**Direction**
Copy the full set of lines exactly as given.

-- start --

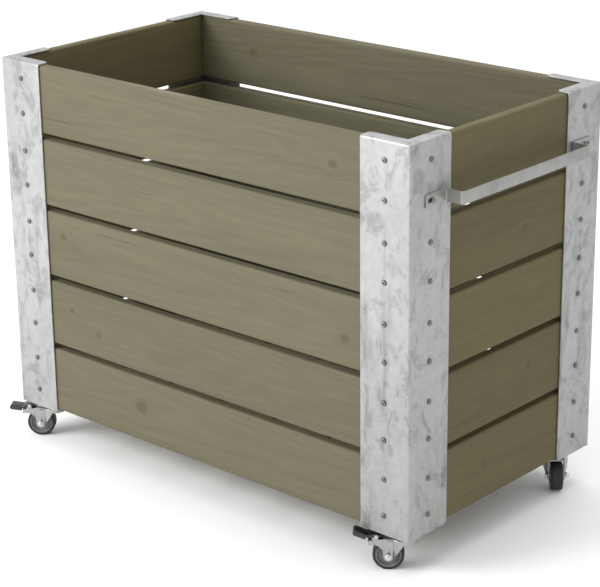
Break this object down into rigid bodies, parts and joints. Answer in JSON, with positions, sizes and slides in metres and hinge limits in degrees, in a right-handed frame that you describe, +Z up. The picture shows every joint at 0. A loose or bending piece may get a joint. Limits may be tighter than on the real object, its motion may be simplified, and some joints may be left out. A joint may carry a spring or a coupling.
{
  "type": "garden cart",
  "caption": "Open rectangular garden cart of spaced wooden boards between folded steel corner posts, with a flat push handle at one end and swivel castors below.",
  "frame": {"origin": "on the ground under the centre of the whole cart, castors and handle included", "axes": "+X along the box towards the end that carries the handle, +Z up, front long side facing -Y"},
  "size_m": [0.9537, 0.515, 0.699],
  "materials": {
    "galvanised_steel": "mottled hot-dip zinc, semi-matte",
    "stained_wood": "olive grey stain, matte",
    "zinc_screw": "zinc plated",
    "handle_steel": "galvanised, satin",
    "castor_zinc": "bright zinc plated",
    "bearing_steel": "polished",
    "grey_plastic": "moulded grey polypropylene",
    "tyre_rubber": "black rubber",
    "black_plastic": "moulded black nylon"
  },
  "bodies": {
    "cart": {"post_front_left": "galvanised_steel", "post_front_right": "galvanised_steel", "post_back_right": "galvanised_steel", "post_back_left": "galvanised_steel", "front_board_1": "stained_wood", "front_board_2": "stained_wood", "front_board_3": "stained_wood", "front_board_4": "stained_wood", "front_board_5": "stained_wood", "back_board_1": "stained_wood", "back_board_2": "stained_wood", "back_board_3": "stained_wood", "back_board_4": "stained_wood", "back_board_5": "stained_wood", "left_board_1": "stained_wood", "left_board_2": "stained_wood", "left_board_3": "stained_wood", "left_board_4": "stained_wood", "left_board_5": "stained_wood", "right_board_1": "stained_wood", "right_board_2": "stained_wood", "right_board_3": "stained_wood", "right_board_4": "stained_wood", "right_board_5": "stained_wood", "post_screws": "zinc_screw", "handle": "handle_steel", "floor_cleat_front": "stained_wood", "floor_cleat_back": "stained_wood", "floor_slat_1": "stained_wood", "floor_slat_2": "stained_wood", "floor_slat_3": "stained_wood", "floor_slat_4": "stained_wood", "floor_slat_5": "stained_wood", "floor_slat_6": "stained_wood", "floor_slat_7": "stained_wood", "floor_screws": "zinc_screw", "castor_heads": "castor_zinc", "castor_bolts": "zinc_screw", "castor_nuts": "zinc_screw", "castor_balls": "bearing_steel"},
    "fork_front_left": {"fork_front_left": "castor_zinc", "axle_front_left": "bearing_steel"},
    "wheel_front_left": {"rim_front_left": "grey_plastic", "tyre_front_left": "tyre_rubber"},
    "fork_front_right": {"fork_front_right": "castor_zinc", "axle_front_right": "bearing_steel"},
    "wheel_front_right": {"rim_front_right": "grey_plastic", "tyre_front_right": "tyre_rubber"},
    "fork_back_right": {"fork_back_right": "castor_zinc", "axle_back_right": "bearing_steel"},
    "wheel_back_right": {"rim_back_right": "grey_plastic", "tyre_back_right": "tyre_rubber"},
    "fork_back_left": {"fork_back_left": "castor_zinc", "axle_back_left": "bearing_steel"},
    "wheel_back_left": {"rim_back_left": "grey_plastic", "tyre_back_left": "tyre_rubber"},
    "brake_front_left": {"brake_lever_front_left": "black_plastic", "brake_pad_front_left": "black_plastic"},
    "brake_front_right": {"brake_lever_front_right": "black_plastic", "brake_pad_front_right": "black_plastic"}
  },
  "joints": [
    {"name": "swivel_front_left", "type": "hinge", "parent": "cart", "child": "fork_front_left", "pos_m": [-0.405, -0.204, 0.05], "axis": [0, 0, 1], "continuous": true},
    {"name": "wheel_spin_front_left", "type": "hinge", "parent": "fork_front_left", "child": "wheel_front_left", "pos_m": [-0.42391, -0.21878, 0.025], "axis": [0.6157, -0.788, 0], "continuous": true},
    {"name": "swivel_front_right", "type": "hinge", "parent": "cart", "child": "fork_front_right", "pos_m": [0.405, -0.204, 0.05], "axis": [0, 0, 1], "continuous": true},
    {"name": "wheel_spin_front_right", "type": "hinge", "parent": "fork_front_right", "child": "wheel_front_right", "pos_m": [0.38609, -0.21878, 0.025], "axis": [0.6157, -0.788, 0], "continuous": true},
    {"name": "swivel_back_right", "type": "hinge", "parent": "cart", "child": "fork_back_right", "pos_m": [0.405, 0.204, 0.05], "axis": [0, 0, 1], "continuous": true},
    {"name": "wheel_spin_back_right", "type": "hinge", "parent": "fork_back_right", "child": "wheel_back_right", "pos_m": [0.42075, 0.18589, 0.025], "axis": [0.7547, 0.6561, 0], "continuous": true},
    {"name": "swivel_back_left", "type": "hinge", "parent": "cart", "child": "fork_back_left", "pos_m": [-0.405, 0.204, 0.05], "axis": [0, 0, 1], "continuous": true},
    {"name": "wheel_spin_back_left", "type": "hinge", "parent": "fork_back_left", "child": "wheel_back_left", "pos_m": [-0.41121, 0.22718, 0.025], "axis": [-0.9659, -0.2588, 0], "continuous": true},
    {"name": "brake_release_front_left", "type": "hinge", "parent": "fork_front_left", "child": "brake_front_left", "pos_m": [-0.43888, -0.23047, 0.058], "axis": [-0.6157, 0.788, 0], "range_deg": [0, 14]},
    {"name": "brake_press_front_right", "type": "hinge", "parent": "fork_front_right", "child": "brake_front_right", "pos_m": [0.37112, -0.23047, 0.058], "axis": [0.6157, -0.788, 0], "range_deg": [0, 14]}
  ]
}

-- end --

**Worked solution**
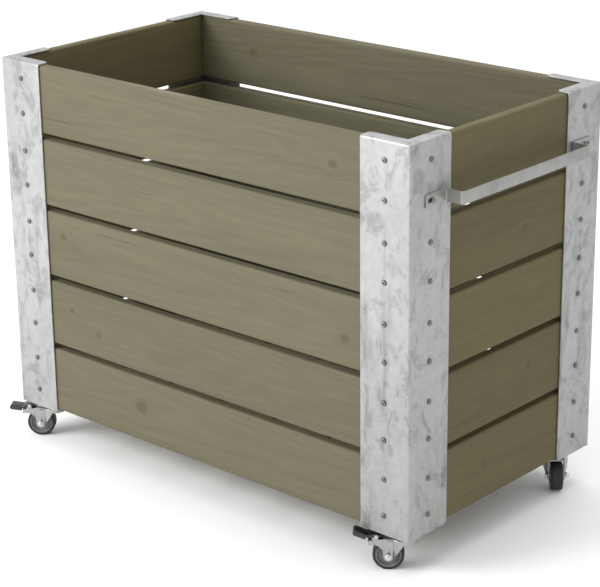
Break this object down into rigid bodies, parts and joints. Answer in JSON, with positions, sizes and slides in metres and hinge limits in degrees, in a right-handed frame that you describe, +Z up. The picture shows every joint at 0. A loose or bending piece may get a joint. Limits may be tighter than on the real object, its motion may be simplified, and some joints may be left out. A joint may carry a spring or a coupling.
{
  "type": "garden cart",
  "caption": "Open rectangular garden cart of spaced wooden boards between folded steel corner posts, with a flat push handle at one end and swivel castors below.",
  "frame": {"origin": "on the ground under the centre of the whole cart, castors and handle included", "axes": "+X along the box towards the end that carries the handle, +Z up, front long side facing -Y"},
  "size_m": [0.9537, 0.515, 0.699],
  "materials": {
    "galvanised_steel": "mottled hot-dip zinc, semi-matte",
    "stained_wood": "olive grey stain, matte",
    "zinc_screw": "zinc plated",
    "handle_steel": "galvanised, satin",
    "castor_zinc": "bright zinc plated",
    "bearing_steel": "polished",
    "grey_plastic": "moulded grey polypropylene",
    "tyre_rubber": "black rubber",
    "black_plastic": "moulded black nylon"
  },
  "bodies": {
    "cart": {"post_front_left": "galvanised_steel", "post_front_right": "galvanised_steel", "post_back_right": "galvanised_steel", "post_back_left": "galvanised_steel", "front_board_1": "stained_wood", "front_board_2": "stained_wood", "front_board_3": "stained_wood", "front_board_4": "stained_wood", "front_board_5": "stained_wood", "back_board_1": "stained_wood", "back_board_2": "stained_wood", "back_board_3": "stained_wood", "back_board_4": "stained_wood", "back_board_5": "stained_wood", "left_board_1": "stained_wood", "left_board_2": "stained_wood", "left_board_3": "stained_wood", "left_board_4": "stained_wood", "left_board_5": "stained_wood", "right_board_1": "stained_wood", "right_board_2": "stained_wood", "right_board_3": "stained_wood", "right_board_4": "stained_wood", "right_board_5": "stained_wood", "post_screws": "zinc_screw", "handle": "handle_steel", "floor_cleat_front": "stained_wood", "floor_cleat_back": "stained_wood", "floor_slat_1": "stained_wood", "floor_slat_2": "stained_wood", "floor_slat_3": "stained_wood", "floor_slat_4": "stained_wood", "floor_slat_5": "stained_wood", "floor_slat_6": "stained_wood", "floor_slat_7": "stained_wood", "floor_screws": "zinc_screw", "castor_heads": "castor_zinc", "castor_bolts": "zinc_screw", "castor_nuts": "zinc_screw", "castor_balls": "bearing_steel"},
    "fork_front_left": {"fork_front_left": "castor_zinc", "axle_front_left": "bearing_steel"},
    "wheel_front_left": {"rim_front_left": "grey_plastic", "tyre_front_left": "tyre_rubber"},
    "fork_front_right": {"fork_front_right": "castor_zinc", "axle_front_right": "bearing_steel"},
    "wheel_front_right": {"rim_front_right": "grey_plastic", "tyre_front_right": "tyre_rubber"},
    "fork_back_right": {"fork_back_right": "castor_zinc", "axle_back_right": "bearing_steel"},
    "wheel_back_right": {"rim_back_right": "grey_plastic", "tyre_back_right": "tyre_rubber"},
    "fork_back_left": {"fork_back_left": "castor_zinc", "axle_back_left": "bearing_steel"},
    "wheel_back_left": {"rim_back_left": "grey_plastic", "tyre_back_left": "tyre_rubber"},
    "brake_front_left": {"brake_lever_front_left": "black_plastic", "brake_pad_front_left": "black_plastic"},
    "brake_front_right": {"brake_lever_front_right": "black_plastic", "brake_pad_front_right": "black_plastic"}
  },
  "joints": [
    {"name": "swivel_front_left", "type": "hinge", "parent": "cart", "child": "fork_front_left", "pos_m": [-0.405, -0.204, 0.05], "axis": [0, 0, 1], "continuous": true},
    {"name": "wheel_spin_front_left", "type": "hinge", "parent": "fork_front_left", "child": "wheel_front_left", "pos_m": [-0.42391, -0.21878, 0.025], "axis": [0.6157, -0.788, 0], "continuous": true},
    {"name": "swivel_front_right", "type": "hinge", "parent": "cart", "child": "fork_front_right", "pos_m": [0.405, -0.204, 0.05], "axis": [0, 0, 1], "continuous": true},
    {"name": "wheel_spin_front_right", "type": "hinge", "parent": "fork_front_right", "child": "wheel_front_right", "pos_m": [0.38609, -0.21878, 0.025], "axis": [0.6157, -0.788, 0], "continuous": true},
    {"name": "swivel_back_right", "type": "hinge", "parent": "cart", "child": "fork_back_right", "pos_m": [0.405, 0.204, 0.05], "axis": [0, 0, 1], "continuous": true},
    {"name": "wheel_spin_back_right", "type": "hinge", "parent": "fork_back_right", "child": "wheel_back_right", "pos_m": [0.42075, 0.18589, 0.025], "axis": [0.7547, 0.6561, 0], "continuous": true},
    {"name": "swivel_back_left", "type": "hinge", "parent": "cart", "child": "fork_back_left", "pos_m": [-0.405, 0.204, 0.05], "axis": [0, 0, 1], "continuous": true},
    {"name": "wheel_spin_back_left", "type": "hinge", "parent": "fork_back_left", "child": "wheel_back_left", "pos_m": [-0.41121, 0.22718, 0.025], "axis": [-0.9659, -0.2588, 0], "continuous": true},
    {"name": "brake_release_front_left", "type": "hinge", "parent": "fork_front_left", "child": "brake_front_left", "pos_m": [-0.43888, -0.23047, 0.058], "axis": [-0.6157, 0.788, 0], "range_deg": [0, 14]},
    {"name": "brake_press_front_right", "type": "hinge", "parent": "fork_front_right", "child": "brake_front_right", "pos_m": [0.37112, -0.23047, 0.058], "axis": [0.6157, -0.788, 0], "range_deg": [0, 14]}
  ]
}